Afin de faciliter l’apprentissage des étudiants, nous avons mis en place un certain nombre de pratiques dont vous pouvez retrouver les fiches recettes ci-dessous :
Les TDs différenciés : les étudiants ont le choix entre plusieurs formats d’enseignement (magistral, autonomie supervisée, correction d’exercices en petits groupes). Ils choisissent d’aller et venir librement entre ces différents formats quand ils le souhaitent.
L’évaluation par savoir-faire : le programme est découpé en savoir-faire élémentaires que les étudiants valident tout au long du semestre. Ces validations sont transformées en notes à la fin du semestre.
Enseigner à son rythme : cette méthode permet aux étudiants d’avancer à leur rythme en fonction de leurs acquis antérieurs et de leur motivation.
Classe inversée en groupe : Apprentissage mêlant travail à la maison pour préparer des séances et travail coopératif en groupe.

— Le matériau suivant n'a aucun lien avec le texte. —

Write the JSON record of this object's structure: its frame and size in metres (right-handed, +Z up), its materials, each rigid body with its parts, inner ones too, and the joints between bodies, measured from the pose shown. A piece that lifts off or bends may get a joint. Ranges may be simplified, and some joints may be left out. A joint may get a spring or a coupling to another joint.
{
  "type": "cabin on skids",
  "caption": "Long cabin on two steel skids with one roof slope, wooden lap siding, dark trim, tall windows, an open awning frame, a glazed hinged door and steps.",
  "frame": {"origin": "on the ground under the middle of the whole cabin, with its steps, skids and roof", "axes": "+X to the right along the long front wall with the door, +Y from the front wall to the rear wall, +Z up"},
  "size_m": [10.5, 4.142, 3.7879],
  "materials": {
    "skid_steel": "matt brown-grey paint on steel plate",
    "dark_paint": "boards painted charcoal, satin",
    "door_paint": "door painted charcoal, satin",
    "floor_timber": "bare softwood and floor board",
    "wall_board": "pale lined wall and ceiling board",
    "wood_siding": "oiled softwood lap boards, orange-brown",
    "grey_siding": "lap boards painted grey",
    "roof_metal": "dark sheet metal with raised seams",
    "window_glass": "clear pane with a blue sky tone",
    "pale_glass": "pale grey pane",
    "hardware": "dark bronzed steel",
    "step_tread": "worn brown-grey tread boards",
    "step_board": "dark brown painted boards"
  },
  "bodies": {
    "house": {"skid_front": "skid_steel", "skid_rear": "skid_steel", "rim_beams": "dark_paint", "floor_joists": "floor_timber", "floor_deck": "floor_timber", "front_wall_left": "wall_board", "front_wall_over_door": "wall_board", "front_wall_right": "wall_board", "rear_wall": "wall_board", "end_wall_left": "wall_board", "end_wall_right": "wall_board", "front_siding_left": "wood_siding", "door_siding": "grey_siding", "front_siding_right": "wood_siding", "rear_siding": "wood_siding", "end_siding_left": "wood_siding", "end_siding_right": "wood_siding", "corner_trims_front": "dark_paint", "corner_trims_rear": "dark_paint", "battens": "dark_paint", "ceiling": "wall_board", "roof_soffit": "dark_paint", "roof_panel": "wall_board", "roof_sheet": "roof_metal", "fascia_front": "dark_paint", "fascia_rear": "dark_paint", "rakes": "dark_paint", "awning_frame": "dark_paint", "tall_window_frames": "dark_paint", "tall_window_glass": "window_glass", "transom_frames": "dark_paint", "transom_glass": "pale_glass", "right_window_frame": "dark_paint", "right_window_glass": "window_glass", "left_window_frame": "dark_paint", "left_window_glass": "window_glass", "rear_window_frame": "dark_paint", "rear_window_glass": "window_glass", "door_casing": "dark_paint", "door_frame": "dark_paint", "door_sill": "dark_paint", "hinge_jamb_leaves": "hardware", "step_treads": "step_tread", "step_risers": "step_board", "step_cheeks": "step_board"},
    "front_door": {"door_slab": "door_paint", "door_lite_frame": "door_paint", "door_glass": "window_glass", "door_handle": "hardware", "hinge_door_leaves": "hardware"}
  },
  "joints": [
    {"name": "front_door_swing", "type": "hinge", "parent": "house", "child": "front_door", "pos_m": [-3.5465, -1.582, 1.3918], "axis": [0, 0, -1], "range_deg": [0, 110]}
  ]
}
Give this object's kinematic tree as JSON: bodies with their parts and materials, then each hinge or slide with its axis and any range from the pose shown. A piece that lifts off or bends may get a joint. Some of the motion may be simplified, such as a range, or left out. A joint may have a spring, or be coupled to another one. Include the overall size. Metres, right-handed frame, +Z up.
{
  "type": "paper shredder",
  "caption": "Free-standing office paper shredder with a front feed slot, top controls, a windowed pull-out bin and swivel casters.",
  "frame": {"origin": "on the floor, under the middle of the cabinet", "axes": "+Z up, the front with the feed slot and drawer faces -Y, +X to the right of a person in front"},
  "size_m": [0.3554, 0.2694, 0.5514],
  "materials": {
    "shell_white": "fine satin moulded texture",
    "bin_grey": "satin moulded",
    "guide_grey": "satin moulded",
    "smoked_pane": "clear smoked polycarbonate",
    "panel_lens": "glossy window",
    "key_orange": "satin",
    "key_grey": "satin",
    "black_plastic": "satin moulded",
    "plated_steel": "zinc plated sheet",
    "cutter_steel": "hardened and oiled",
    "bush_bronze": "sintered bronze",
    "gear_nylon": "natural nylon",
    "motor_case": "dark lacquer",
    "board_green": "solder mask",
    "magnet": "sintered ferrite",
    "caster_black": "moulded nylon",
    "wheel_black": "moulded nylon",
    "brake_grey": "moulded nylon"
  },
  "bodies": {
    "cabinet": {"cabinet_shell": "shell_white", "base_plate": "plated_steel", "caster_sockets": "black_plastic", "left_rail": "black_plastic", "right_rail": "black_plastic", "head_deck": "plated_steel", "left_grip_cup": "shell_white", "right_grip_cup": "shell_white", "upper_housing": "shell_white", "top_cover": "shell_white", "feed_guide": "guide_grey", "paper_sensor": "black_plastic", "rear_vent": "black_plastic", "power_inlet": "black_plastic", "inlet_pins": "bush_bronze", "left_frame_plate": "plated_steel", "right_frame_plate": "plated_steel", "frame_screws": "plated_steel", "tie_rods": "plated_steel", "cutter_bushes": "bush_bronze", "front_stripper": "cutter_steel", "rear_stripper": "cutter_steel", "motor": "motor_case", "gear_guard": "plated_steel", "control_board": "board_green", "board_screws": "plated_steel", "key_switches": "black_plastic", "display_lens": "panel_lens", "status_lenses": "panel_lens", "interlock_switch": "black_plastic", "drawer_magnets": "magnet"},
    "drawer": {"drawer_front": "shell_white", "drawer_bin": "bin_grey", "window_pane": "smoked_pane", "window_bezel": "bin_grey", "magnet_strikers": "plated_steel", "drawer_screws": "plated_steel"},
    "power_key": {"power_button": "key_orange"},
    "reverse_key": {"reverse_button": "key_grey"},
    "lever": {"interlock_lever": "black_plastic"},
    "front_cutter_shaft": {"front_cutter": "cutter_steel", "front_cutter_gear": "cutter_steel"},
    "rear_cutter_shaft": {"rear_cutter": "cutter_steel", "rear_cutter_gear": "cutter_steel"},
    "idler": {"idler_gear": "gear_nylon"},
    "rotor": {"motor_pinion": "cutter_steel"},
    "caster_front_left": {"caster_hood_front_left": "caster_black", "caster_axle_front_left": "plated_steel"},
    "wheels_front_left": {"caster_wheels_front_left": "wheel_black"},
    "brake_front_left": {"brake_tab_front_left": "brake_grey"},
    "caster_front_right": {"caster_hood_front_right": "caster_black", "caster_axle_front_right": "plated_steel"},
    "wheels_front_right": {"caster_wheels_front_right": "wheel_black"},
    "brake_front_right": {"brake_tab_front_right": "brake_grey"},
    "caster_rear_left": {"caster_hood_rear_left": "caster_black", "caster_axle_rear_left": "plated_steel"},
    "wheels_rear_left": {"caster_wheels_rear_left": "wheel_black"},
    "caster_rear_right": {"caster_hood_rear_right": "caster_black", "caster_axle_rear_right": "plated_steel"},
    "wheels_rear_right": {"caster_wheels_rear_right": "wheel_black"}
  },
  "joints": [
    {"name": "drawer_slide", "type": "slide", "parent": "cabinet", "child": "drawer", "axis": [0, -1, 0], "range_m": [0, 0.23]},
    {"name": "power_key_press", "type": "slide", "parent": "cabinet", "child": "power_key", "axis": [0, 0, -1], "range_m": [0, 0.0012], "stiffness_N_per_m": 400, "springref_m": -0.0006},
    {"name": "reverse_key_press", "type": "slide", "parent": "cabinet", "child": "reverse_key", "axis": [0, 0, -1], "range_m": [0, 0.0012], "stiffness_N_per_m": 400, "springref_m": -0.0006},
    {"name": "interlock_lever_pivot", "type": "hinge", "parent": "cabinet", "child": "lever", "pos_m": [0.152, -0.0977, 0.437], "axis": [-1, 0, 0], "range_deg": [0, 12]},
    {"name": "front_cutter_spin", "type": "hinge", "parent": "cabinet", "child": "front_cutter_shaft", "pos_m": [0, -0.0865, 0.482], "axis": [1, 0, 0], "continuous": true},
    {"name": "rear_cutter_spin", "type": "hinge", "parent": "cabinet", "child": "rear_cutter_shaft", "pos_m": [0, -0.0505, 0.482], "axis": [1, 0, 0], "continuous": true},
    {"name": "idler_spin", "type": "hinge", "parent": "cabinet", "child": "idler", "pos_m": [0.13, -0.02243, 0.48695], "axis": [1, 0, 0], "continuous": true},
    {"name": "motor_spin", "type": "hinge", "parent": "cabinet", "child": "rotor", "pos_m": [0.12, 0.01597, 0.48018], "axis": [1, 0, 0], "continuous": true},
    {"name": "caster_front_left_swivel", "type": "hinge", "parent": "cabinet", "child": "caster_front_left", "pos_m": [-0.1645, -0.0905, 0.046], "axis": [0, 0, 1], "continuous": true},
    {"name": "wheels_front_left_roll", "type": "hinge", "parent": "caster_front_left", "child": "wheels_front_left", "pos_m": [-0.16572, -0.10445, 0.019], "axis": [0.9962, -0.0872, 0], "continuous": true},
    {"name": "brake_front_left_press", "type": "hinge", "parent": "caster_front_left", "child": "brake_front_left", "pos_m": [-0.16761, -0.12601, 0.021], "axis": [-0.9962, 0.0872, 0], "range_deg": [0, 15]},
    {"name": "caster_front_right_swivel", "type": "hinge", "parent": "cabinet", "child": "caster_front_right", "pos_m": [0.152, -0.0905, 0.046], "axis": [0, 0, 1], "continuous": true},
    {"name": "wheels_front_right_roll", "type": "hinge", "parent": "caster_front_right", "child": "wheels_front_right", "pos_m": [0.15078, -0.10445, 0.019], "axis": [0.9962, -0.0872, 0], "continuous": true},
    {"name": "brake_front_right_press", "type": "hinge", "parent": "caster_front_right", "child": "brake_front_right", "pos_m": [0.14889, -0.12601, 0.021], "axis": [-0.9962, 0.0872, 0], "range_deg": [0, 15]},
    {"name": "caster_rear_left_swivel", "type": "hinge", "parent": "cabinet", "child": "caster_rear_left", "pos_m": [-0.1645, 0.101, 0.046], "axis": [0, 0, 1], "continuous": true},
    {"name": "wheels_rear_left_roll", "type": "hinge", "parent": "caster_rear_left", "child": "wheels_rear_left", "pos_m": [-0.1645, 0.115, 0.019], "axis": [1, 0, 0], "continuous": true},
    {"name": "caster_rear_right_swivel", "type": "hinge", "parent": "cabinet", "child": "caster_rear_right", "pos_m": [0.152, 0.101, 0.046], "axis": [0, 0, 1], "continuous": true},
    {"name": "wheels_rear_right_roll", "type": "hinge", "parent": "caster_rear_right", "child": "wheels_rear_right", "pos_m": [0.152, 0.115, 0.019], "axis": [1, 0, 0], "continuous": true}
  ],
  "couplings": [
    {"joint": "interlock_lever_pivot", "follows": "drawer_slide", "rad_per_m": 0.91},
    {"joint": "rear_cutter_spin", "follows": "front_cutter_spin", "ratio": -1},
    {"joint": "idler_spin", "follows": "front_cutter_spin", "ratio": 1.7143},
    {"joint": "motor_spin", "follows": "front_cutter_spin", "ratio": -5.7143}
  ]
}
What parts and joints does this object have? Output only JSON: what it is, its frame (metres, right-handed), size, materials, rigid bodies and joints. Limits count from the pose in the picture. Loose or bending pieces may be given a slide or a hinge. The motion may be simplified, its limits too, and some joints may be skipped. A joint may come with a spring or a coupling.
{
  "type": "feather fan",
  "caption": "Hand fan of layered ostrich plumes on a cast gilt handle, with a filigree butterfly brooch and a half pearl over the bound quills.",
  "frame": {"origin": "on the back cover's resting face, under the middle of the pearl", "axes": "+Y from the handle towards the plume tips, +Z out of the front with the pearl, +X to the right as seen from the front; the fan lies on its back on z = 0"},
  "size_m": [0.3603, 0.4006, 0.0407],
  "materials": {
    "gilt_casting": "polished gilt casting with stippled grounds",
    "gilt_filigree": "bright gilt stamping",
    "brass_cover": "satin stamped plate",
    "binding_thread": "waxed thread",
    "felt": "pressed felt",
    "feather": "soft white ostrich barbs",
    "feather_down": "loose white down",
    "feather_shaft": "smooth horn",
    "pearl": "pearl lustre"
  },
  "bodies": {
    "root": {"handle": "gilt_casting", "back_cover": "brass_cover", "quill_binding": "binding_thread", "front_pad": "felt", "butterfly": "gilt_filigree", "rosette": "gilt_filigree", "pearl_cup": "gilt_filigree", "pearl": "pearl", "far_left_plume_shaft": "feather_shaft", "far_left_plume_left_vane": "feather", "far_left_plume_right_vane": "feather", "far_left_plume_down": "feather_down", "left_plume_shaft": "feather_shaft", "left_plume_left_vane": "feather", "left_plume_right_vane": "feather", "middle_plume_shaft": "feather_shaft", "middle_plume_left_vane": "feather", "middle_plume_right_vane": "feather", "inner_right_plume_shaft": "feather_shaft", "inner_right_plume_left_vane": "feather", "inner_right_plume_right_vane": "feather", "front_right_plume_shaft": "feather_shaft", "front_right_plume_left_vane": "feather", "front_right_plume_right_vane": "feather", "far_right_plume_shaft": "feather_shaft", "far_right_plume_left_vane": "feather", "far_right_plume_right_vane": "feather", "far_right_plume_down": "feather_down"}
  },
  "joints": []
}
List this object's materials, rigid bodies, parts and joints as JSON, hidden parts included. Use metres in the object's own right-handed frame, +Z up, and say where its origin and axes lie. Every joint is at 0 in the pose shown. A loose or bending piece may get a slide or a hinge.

Réactivation des connaissances : une question type QCM est posée aux étudiants. Réflexion individuelle suivie d’un vote et d’un temps de débat entre les étudiants. Puis, deuxième temps de réponse, pour voir l’évolution de la réflexion suite à l’échange entre les étudiants (durée totale : 15 minutes max).
Raisonnement en maths : décortiquer un raisonnement mathématique en termes d’hypothèses/buts et leurs traductions mathématiques. L’idée est ici de ne pas se focaliser sur la résolution d’un exercice mais sur les enchaînements de la preuve.
En quoi consiste cette nouvelle pratique ?
Nous avions prévu initialement de mettre en place des cours à la rentrée, programmés en même temps, pour que les étudiants puissent s’entraider au sein de leur promotion ou avec les autres promotions.
Nous avons voulu profiter de la période du confinement pour tester ce dispositif, en ligne cette fois-ci, sur Discord, avec du contenu facultatif de révision, pour que les étudiants puissent prendre de l’avance sur les cours des années suivantes, ou faire du hors programme.
Des étudiants volontaires ont formé avec d’autres étudiants, des groupes de travail fixes de 3 ou 4 membres. Chaque groupe se réunit régulièrement sur son channel textuel et vocal dédié sur Discord et détermine, avant et pendant chaque séance, des objectifs communs de travail (exercices, travail sur un polycopié, vidéos…).
Lorsqu’un groupe travaille sur un thème, il est amené à poser ses questions à un groupe tuteur (un groupe qui maîtrise un ou plusieurs thèmes). Les interactions entre étudiants (quelle que soit leur promotion) sont ainsi encouragées. Si une question pose problème à un groupe tuteur, l’enseignant peut alors venir éclaircir certains points.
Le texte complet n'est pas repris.